▶ _Recorded data_
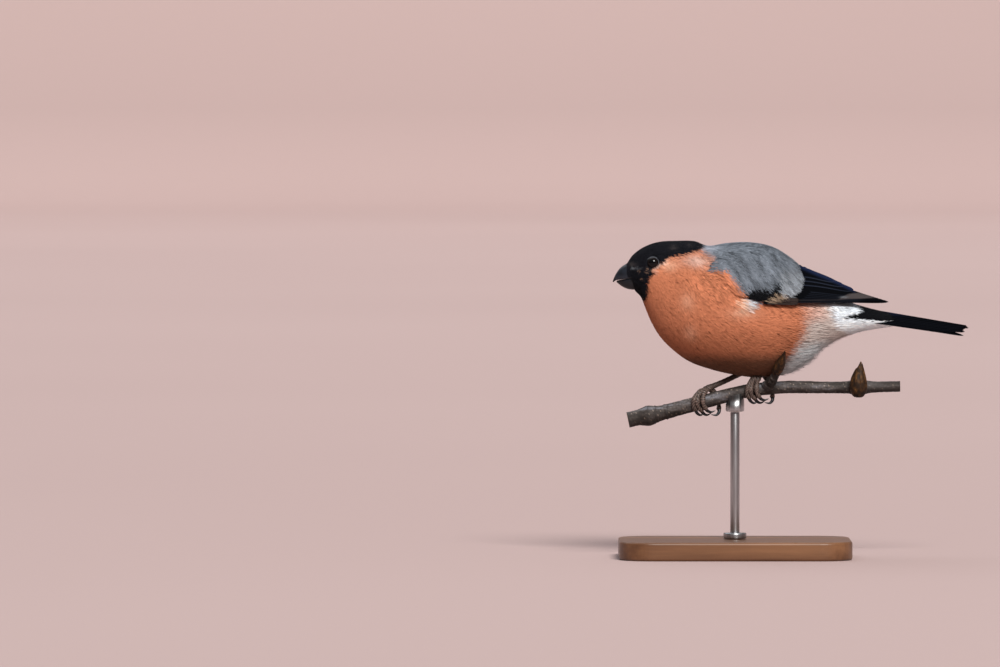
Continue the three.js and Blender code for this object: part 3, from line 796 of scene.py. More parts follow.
# One strand's faces, two pointed ends joined by a three-sided stretch, and its points on its map
STRAND_CORNERS = np.array([0, 2, 3, 0, 3, 1, 0, 1, 2,
                           1, 3, 6, 4, 3, 2, 5, 6, 2, 1, 4, 5,
                           7, 6, 5, 7, 4, 6, 7, 5, 4])
STRAND_FACES = np.array([3, 3, 3, 4, 4, 4, 3, 3, 3])
STRAND_MAP = np.array([[0, -1], [-1, -0.3], [1, -0.3], [0, -0.3], [-1, 0.4], [1, 0.4], [0, 0.4], [0, 1]])


def spread_evenly(surface, along_range, across_range, count, density_at, generator):
    """Places spread evenly over a surface, closer together where the density is higher."""
    cells = 240
    edges = [np.linspace(*ends, cells + 1) for ends in (along_range, across_range)]
    middles = [(edge[1:] + edge[:-1]) / 2 for edge in edges]
    grids = [grid.ravel() for grid in np.meshgrid(*middles, indexing="ij")]
    _, _, _, _, ahead, beside = surface_frame(surface, *grids)
    total = np.cumsum(ahead * beside * density_at(grids[0]))
    picks = (np.arange(count) + generator.uniform(0, 1, count)) * total[-1] / count
    chosen = np.searchsorted(total, picks).clip(0, len(total) - 1)
    jitter = generator.uniform(-0.5, 0.5, (2, count))
    spans = [(high - low) / cells for low, high in (along_range, across_range)]
    return [grid[chosen] + shift * span for grid, shift, span in zip(grids, jitter, spans)]


def strand_piece(name, strands, material, slot):
    """Put strands on the model, from their points, colours, places on the map and normals."""
    points, colours, root_map, normals = strands
    count = len(colours)
    corners = (STRAND_CORNERS + 8 * np.arange(count)[:, None]).ravel()
    sizes = np.tile(STRAND_FACES, count)
    mesh = bpy.data.meshes.new(name)
    mesh.vertices.add(count * 8)
    mesh.vertices.foreach_set("co", points.ravel())
    mesh.loops.add(len(corners))
    mesh.loops.foreach_set("vertex_index", corners.astype(np.int32))
    mesh.polygons.add(len(sizes))
    starts = np.concatenate([[0], np.cumsum(sizes)[:-1]])
    mesh.polygons.foreach_set("loop_start", starts.astype(np.int32))
    mesh.update(calc_edges=True)
    point_values(mesh, "plumage", colours.reshape(-1, 3))
    place = (root_map[:, None, :] + STRAND_MAP * PATCH).reshape(-1, 2)
    layer = mesh.uv_layers.new(name="OFBake")
    layer.data.foreach_set("uv", place[corners].ravel())
    mesh.shade_smooth()
    mesh.normals_split_custom_set_from_vertices(normals.reshape(-1, 3))
    finish_piece(name, mesh, [material], slot)


def grow_strands(surface, along, across, size, generator, colour_of, lines_of, map_at, turn_at, keep,
                 hand=1, tufts=10, root_shade=0.72, sink=0.25 * MM, limit=None, contrast=1.0,
                 wander=0.4 * MM):
    """Strands in feathers rooted at the given places: points, colours, map places and normals."""
    feather = np.repeat(np.arange(len(along)), tufts)
    count = len(feather)
    length, width, depth, loose = (column[feather] for column in size.T)
    _, _, _, _, ahead, beside = (value[feather] for value in surface_frame(surface, along, across))
    share_across = generator.uniform(-1, 1, count)
    long = length * (1 - 0.25 * share_across ** 2) * generator.uniform(0.85, 1.1, count)
    root_along = along[feather] + generator.uniform(-0.35, 0.05, count) * long / ahead
    root_across = across[feather] + share_across * 0.3 * length / beside
    direction = (turn_at(root_along, root_across) + FEATHER_FAN * share_across
                 + generator.normal(0, 0.05, count))
    root = surface(root_along, root_across)
    if limit is not None:
        heading = surface(root_along + 0.3 * long / ahead, root_across) - root
        long = limit(root, heading, long)
    tip = surface(root_along + long * np.cos(direction) / ahead,
                  root_across + long * np.sin(direction) / beside)
    kept = (long > SHORTEST) & keep(root, tip)
    line, run = lines_of(root_along, root_across)
    lock = lock_noise(line, run)
    hair = lattice(2 * line, run / (3.5 * MM), HAIR_SEED, 512)
    slope = (lock_noise(line + 0.4, run) - lock_noise(line - 0.4, run)) * LOCK_SLOPE
    lift = 0.03 * MM * generator.uniform(0, 1, len(along))[feather] + LOCK_LIFT * lock
    lift = lift + loose * generator.uniform(0, 1, count) ** 3
    contrast = np.broadcast_to(contrast, len(along))[feather]
    uneven = generator.normal(0, FEATHER_TONE, len(along))[feather]
    uneven = uneven + generator.normal(0, STRAND_TONE, count)
    pale = np.where(generator.uniform(0, 1, count) < PALE_SHARE, PALE_TONE, 0)
    tone = np.clip(1 + pale + contrast * (uneven + LOCK_TONE * lock + HAIR_TONE * hair), *TONE_RANGE)
    shift = LOCK_SHIFT * lock
    long, direction, depth, width, ahead, beside, lift = (
        value[kept] for value in (long, direction, depth, width, ahead, beside, lift))
    tone, slope, shift, root_along, root_across, root, tip = (
        value[kept] for value in (tone, slope, shift, root_along, root_across, root, tip))
    centres, sides, normals = [], [], []
    for share in STRAND_SHARES:
        point, forward, sideways, normal, _, _ = surface_frame(
            surface, root_along + share * long * np.cos(direction) / ahead,
            root_across + share * long * np.sin(direction) / beside, hand)
        height = -depth * (1 - share) ** STRAND_RISE + lift * share ** 2 - sink
        centres.append(point + normal * height[:, None])
        across_unit = np.cross(normal, around(forward, sideways, direction))
        sides.append(across_unit / np.linalg.norm(across_unit, axis=1, keepdims=True))
        normals.append(normal)
    half = 0.5 * width[:, None]
    points = np.empty((len(long), 8, 3))
    leaning = np.empty((len(long), 8, 3))
    lean = slope[:, None]
    for corner, at in ((0, 0), (7, 3)):
        points[:, corner] = centres[at]
        leaning[:, corner] = normals[at] - sides[at] * lean
    for at, swell in enumerate(STRAND_SECTIONS, 1):
        first = 3 * at - 2
        points[:, first] = centres[at] + sides[at] * half * swell
        points[:, first + 1] = centres[at] - sides[at] * half * swell
        points[:, first + 2] = centres[at] + normals[at] * half * STRAND_RIDGE * swell
        for corner, turned in enumerate((STRAND_ROUND, -STRAND_ROUND, 0)):
            leaning[:, first + corner] = normals[at] + sides[at] * (turned - lean)
    leaning /= np.linalg.norm(leaning, axis=2, keepdims=True)
    moved = generator.normal(0, wander, (len(long), 3)) + (tip - root) / long[:, None] * shift[:, None]
    base = colour_of(root + moved, tip + moved) * tone[:, None]
    fade = np.array([root_shade] + [0.5 + 0.5 * root_shade] * 3 + [1.0] * 3 + [1.05])
    colours = np.clip(base[:, None, :] * fade[None, :, None], 0, 1)
    return points, colours, map_at(root_along, root_across), leaning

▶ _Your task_
Write out, exactly and with nothing else, the lines of the listing above from its first line through the line with "return [grid[chosen] +".

▶ _Finished task_
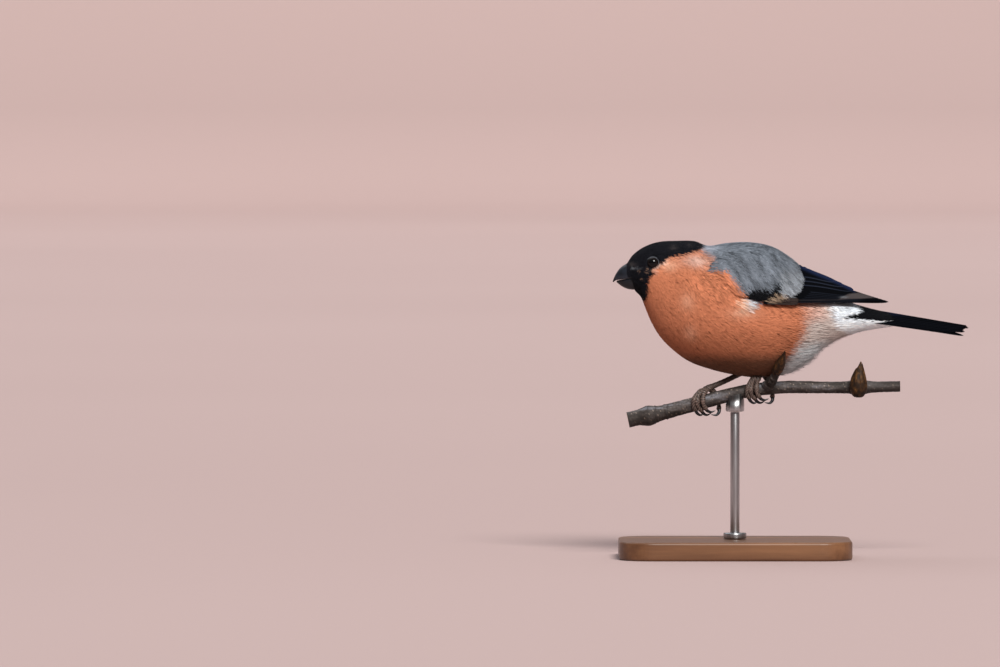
Continue the three.js and Blender code for this object: part 3, from line 796 of scene.py. More parts follow.
# One strand's faces, two pointed ends joined by a three-sided stretch, and its points on its map
STRAND_CORNERS = np.array([0, 2, 3, 0, 3, 1, 0, 1, 2,
                           1, 3, 6, 4, 3, 2, 5, 6, 2, 1, 4, 5,
                           7, 6, 5, 7, 4, 6, 7, 5, 4])
STRAND_FACES = np.array([3, 3, 3, 4, 4, 4, 3, 3, 3])
STRAND_MAP = np.array([[0, -1], [-1, -0.3], [1, -0.3], [0, -0.3], [-1, 0.4], [1, 0.4], [0, 0.4], [0, 1]])


def spread_evenly(surface, along_range, across_range, count, density_at, generator):
    """Places spread evenly over a surface, closer together where the density is higher."""
    cells = 240
    edges = [np.linspace(*ends, cells + 1) for ends in (along_range, across_range)]
    middles = [(edge[1:] + edge[:-1]) / 2 for edge in edges]
    grids = [grid.ravel() for grid in np.meshgrid(*middles, indexing="ij")]
    _, _, _, _, ahead, beside = surface_frame(surface, *grids)
    total = np.cumsum(ahead * beside * density_at(grids[0]))
    picks = (np.arange(count) + generator.uniform(0, 1, count)) * total[-1] / count
    chosen = np.searchsorted(total, picks).clip(0, len(total) - 1)
    jitter = generator.uniform(-0.5, 0.5, (2, count))
    spans = [(high - low) / cells for low, high in (along_range, across_range)]
    return [grid[chosen] + shift * span for grid, shift, span in zip(grids, jitter, spans)]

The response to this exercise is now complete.